I’m feeling pretty pensive today. I thought it might be a good day to repost my poem – I Descend into the Beauty. This time, I have included effects and music in the recording. If I had to put a scripture reference underneath this poem it would be “Matthew 16:25 – For whoever wants to save his life will lose it, but whoever loses his life for me will find it.” I am finding that spiritual maturity in the Christian life is gained through learning how to die – dying to selfishness, dying to anger, dying to idolatrous dreams, dying to sin – that we might gain Christ. In the poem, I am the yellow maple leaf, weak with fear, dying to the blows that life delivers. Until I finally release my grip, I cannot know the joy of Christ’s Song nor dance in his arms. How thankful I am that the Autumn Daystar reveals himself to me and pries my fingers away from my idolatrous life.
The music in the background is from the movie Pan’s Labyrinth – which by the way, is also about dying, overcoming fear, and selfless love. It is a beautiful picture of the gospel. But that’s another blog entry. Enjoy.
Click below to hear the poem.
Click “Read the rest of this entry” to read the lyrics to the poem.
I Descend into The Beauty
a poem by Tim Melton
I look beyond the rolling scene
Of nugget hills and brilliant earth painted with the hue of Autumn charms,
Red and Orange and Crimson Yellow splotched with fields of Green grass meadow
Sprinkled with their spotted Cattle and dotted bold with whitewashed Farms;
I see the beauty of redemption and what awaits me as I dangle
From the Ridge above the Valley,
I fear what lies below
I hold not to life but she weakly cleaves to me
Distracted by the call of compensation, she will toss me from her flimsy grip.

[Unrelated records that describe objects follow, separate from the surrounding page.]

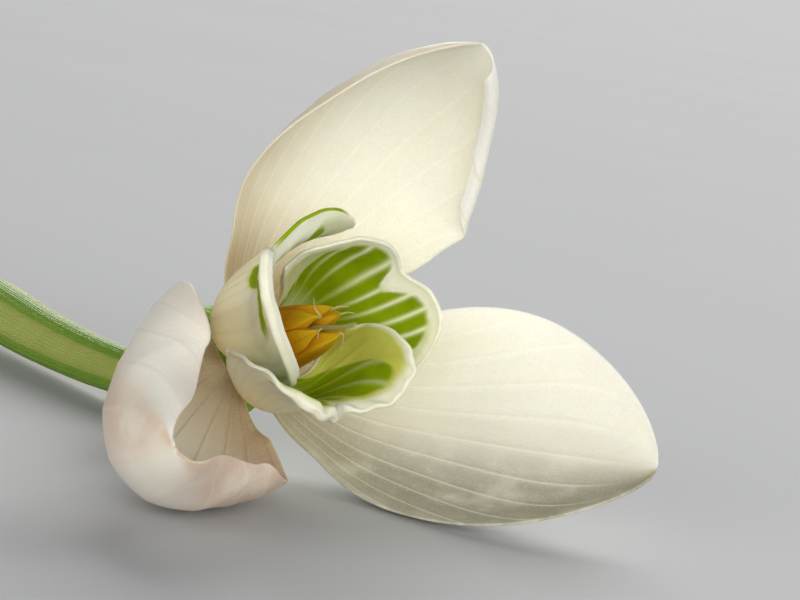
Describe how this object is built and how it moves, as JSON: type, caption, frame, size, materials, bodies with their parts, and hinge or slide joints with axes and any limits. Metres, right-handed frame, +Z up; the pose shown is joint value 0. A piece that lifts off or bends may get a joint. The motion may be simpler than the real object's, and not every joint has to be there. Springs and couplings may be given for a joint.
{
  "type": "snowdrop flower",
  "caption": "Open snowdrop bloom as picked, lying on its outer tepals, with a green-marked inner cup, stamens, ovary, spathe and a short cut scape.",
  "frame": {"origin": "centre of the bounding box at its bottom, on the surface that the bloom lies on", "axes": "+Z up from the surface; the bloom's mouth looks towards +X, -Y and 29 degrees up, and the stalk runs back towards -X, +Y"},
  "size_m": [0.06, 0.068, 0.0279],
  "materials": {
    "outer_tepal": "satin",
    "inner_tepal": "satin",
    "anther": "matte",
    "ovary": "satin",
    "pedicel": "satin",
    "spathe": "satin",
    "scape": "satin"
  },
  "bodies": {
    "root": {"outer_tepal_upper": "outer_tepal", "outer_tepal_right": "outer_tepal", "outer_tepal_near": "outer_tepal", "inner_tepal_right": "inner_tepal", "inner_tepal_lower": "inner_tepal", "inner_tepal_near": "inner_tepal", "stamens": "anther", "pistil": "ovary", "pedicel": "pedicel", "spathe": "spathe", "scape": "scape"}
  },
  "joints": []
}
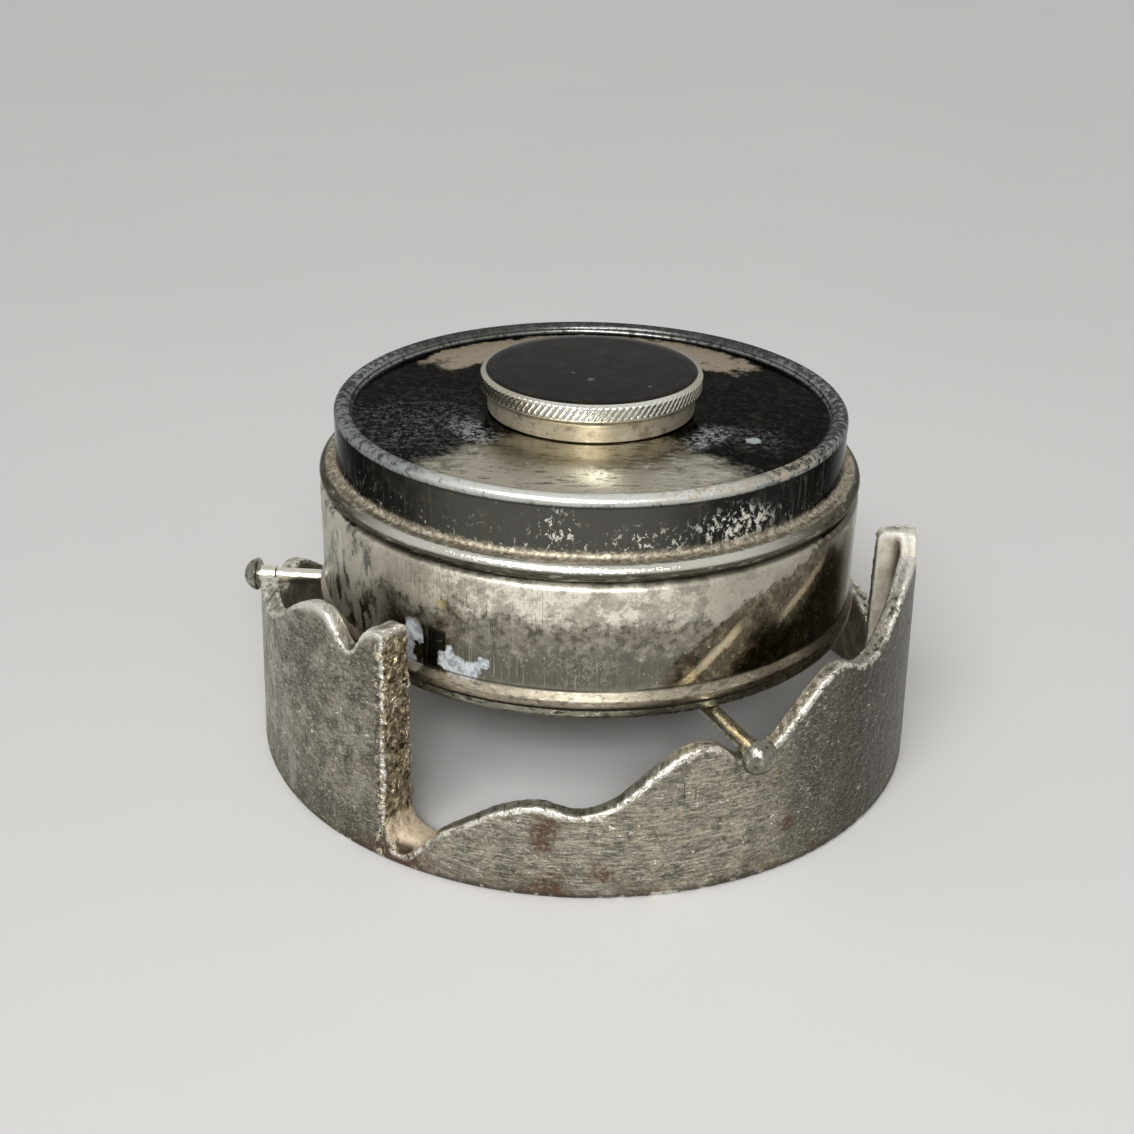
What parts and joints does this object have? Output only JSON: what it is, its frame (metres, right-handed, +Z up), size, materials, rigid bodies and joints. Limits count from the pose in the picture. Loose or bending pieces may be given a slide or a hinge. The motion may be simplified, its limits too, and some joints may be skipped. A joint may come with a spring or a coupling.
{
  "type": "pocket spirit stove",
  "caption": "Small round spirit stove: a nickel-plated drum burner with lid and screw cap on pins, set in a stepped cast ring stand for heights.",
  "frame": {"origin": "centre of the cast ring's foot, on the table", "axes": "+Z up along the burner's axis; the pictured front faces -Y"},
  "size_m": [0.0849, 0.082, 0.0467],
  "materials": {
    "cast_plated": "cast, nickel-plated and worn, sand-grain pitting",
    "plated_sheet": "nickel-plated sheet, fine upright scratches",
    "plated_mirror": "polished nickel with corrosion specks",
    "plated_knurl": "polished nickel, worn, with a knurled band",
    "pin_metal": "bright drawn wire with an upset head",
    "solder": "dull soft solder",
    "wool": "mineral wool, scorched at the top",
    "gauze": "woven brass wire, heat-browned",
    "neck_brass": "turned brass, dulled",
    "liner": "pressed cork and rubber washer"
  },
  "bodies": {
    "stand": {"stand_ring": "cast_plated"},
    "burner": {"base_pan": "plated_sheet", "cup_shell": "plated_sheet", "collar_ring": "plated_sheet", "pin_front": "pin_metal", "pin_back": "pin_metal", "pin_left": "pin_metal", "pin_solder": "solder", "wick_packing": "wool", "gauze_disc": "gauze", "gauze_ring": "gauze"},
    "lid": {"lid_shell": "plated_mirror", "lid_neck": "neck_brass"},
    "liner": {"cap_liner": "liner"},
    "cap": {"screw_cap": "plated_knurl"}
  },
  "joints": [
    {"name": "burner_lift", "type": "slide", "parent": "stand", "child": "burner", "axis": [0, 0, 1], "range_m": [0, 0.02]},
    {"name": "lid_lift", "type": "slide", "parent": "burner", "child": "lid", "axis": [0, 0, 1], "range_m": [0, 0.014]},
    {"name": "cap_rise", "type": "slide", "parent": "lid", "child": "liner", "axis": [0, 0, 1], "range_m": [0, 0.0061]},
    {"name": "cap_turn", "type": "hinge", "parent": "liner", "child": "cap", "pos_m": [0, 0, 0.044], "axis": [0, 0, 1], "range_deg": [0, 1728]}
  ],
  "couplings": [
    {"joint": "cap_rise", "follows": "cap_turn", "m_per_rad": 0.00019894}
  ]
}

And so the icy breeze whispers through my tender brittle frame
as I tremble with the yellow that creeps into my veins, compelling me to slip;
While I war against the beauty of the death that calls beneath,
Holding fast to the Maple,
I fear what lies below
The winds exhale colossal bluster against my struggle to cleave tight,
but without fingers I cannot grasp what was never mine
So I succumb to the prodigious blows from the gales that claim my life
And dancing with defiant rythym to the tune of revolution and the beat of time,
I descend into the beauty, yielding now to what awaits me;
Singing soft the Song Of Mystery…
”Autumn Daystar Bid Me Come”
– Tim Melton, October, 1999
I wrote the following poem from the perspective of a dying maple leaf. Several years ago I was driving along Interstate 81 heading toward Roanoke, Virginia. It was the fall of the year and the leaves were absolutely gorgeous. I pulled my car over to the side of the road to enjoy a breathtaking view that overlooked a valley filled with white farmhouses and green pastures. The surrounding trees were brilliantly splotched with every color that Autumn could possibly render. As I stood there drinking in the scene, I noticed a maple tree on the side of the ridge beside me. Its head stretching in the wind, the tree grew out sideways over the valley and as a result it had lost almost all of its leaves. In fact, I took special note of one bright yellow leaf that shivered in the wind. That leaf had hung fast when almost every other had fallen to its’ death, floating down hundreds of feet into the valley. I wrote this poem with that leaf in mind. I, like that little leaf, cling to life. I hang on with the vain hope that I will live forever, scared to death of the undiscover’d country, from whose bourn no traveler returns. Yet, that day will come, sooner than I realize, when the Autumn Daystar (the Autumn Sun/Christ) will call me to let go of that which was never mine. When that day arrives, I must surrender to the music that sounds my departure from this world. May Christ prepare me for that day, so that I may joyously release my grip on this life. “Jesus, bid me come.”